New options. The second step is to decide whether any new parameters are required. Typically a parameter for an output file is needed to catch output written to
stdout by default.
The key things to consider are:
Application short description
Documentation for program options
Validating and reformatting the ACD
Application name. For HMMER the original application names were used except that the EMBOSS versions are prefixed with an 'e'. You should use the original names or some simple derivative except in unavoidable cases, for example because an EMBOSS or system application with that name already exists.
Application short description. The application short description was taken directly from the User Guide and pasted into the
documentation: attribute in the application definition. A description and documentation for each option was again taken from the User Guide and pasted into the
information: attributes as appropriate. This is vital documentation and cannot be omitted.
Application options. The qualifier names chosen were identical to the option names in the original wherever possible. This was even true for single character options, on the arguable grounds that consistency with the original is more important than consistency with EMBOSS. It's recommended that you do the same.

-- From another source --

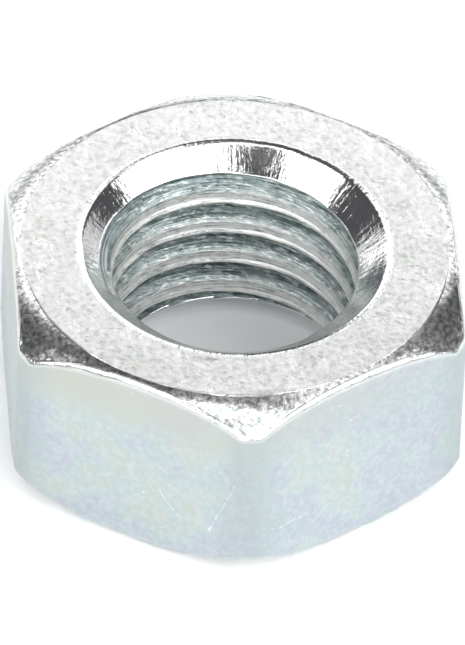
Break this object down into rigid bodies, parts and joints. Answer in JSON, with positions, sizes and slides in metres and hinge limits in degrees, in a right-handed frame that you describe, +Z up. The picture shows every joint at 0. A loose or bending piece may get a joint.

The application C source code was implemented in the following order:
Application header documentation
Variables to handle ACD data items
ajAcdGet* functions to retrieve objects for ACD data definitions
Code to reformat input files (if necessary)
Code to construct and call the HMMER command line
Code to reformat output files (if necessary)
Code to clean up the ACD variables
Application header. The application header documentation (Appendix D, Code Documentation Standards) was pasted in from another EMBOSS application. Then an empty
main() function and variables to handle ACD data items were added. A call to
embInitP was added to process the ACD file and the
ajAcdGet* functions used to retrieve ACD values.
File reformatting and housekeeping. Code was added, where necessary and possible, to reformat the input files by using temporary files. Code to reformat the output files, again by using temporary files, was again added where necessary. Finally code to clean up memory for the ACD variables was added.
Command line generation. The hardest part of the code was the bit to construct the call to the HMMER command line, but this is quite trivial once all the options are properly understood. A few tricky issues cropped up in generating the command line and you'll see these in the code later. These were documented in the code to save others time in the future. You should always document such tricky steps in your own code.
QA tests (Chapter 7, Quality Assurance) were written for the applications. These were based on the examples in the tutorial which use files from the HMMER distribution. In cases where test data are not already available then these would have to be collected.
The documentation consisted of a
README file for the package distribution and the standard EMBASSY package and application documentation that you'll be familiar with from EMBOSS.
README file for the package distribution was written to cover all the basics and included the following topics:
How to download the original and EMBASSY versions of HMMER
Where to get installation instructions and documentation
Requirements, caveats etc
Differences in the application between the two versions (see below)
A note was made for each application to describe:
Which HMMER options are supported as ACD qualifiers
Any new qualifiers and parameters in the EMBOSS version
If the order of parameters was changed
Formal documentation for the package was then generated following the guidelines (Section 8.1, “Application Documentation Standards”). For many of the sections in the application documentation, text could be pasted in directly from the original documentation. No new documentation, other than the
README file already described, was written. Once the text was inserted the EMBOSS-provided scripts were used to generate full documentation files automatically.
The last steps were to commit the new package code to the EMBOSS CVS server (see Section 1.5, “Contributing Software to EMBOSS”) and update the EMBOSS FTP and web sites. Such integration issues are handled by the EMBOSS developers.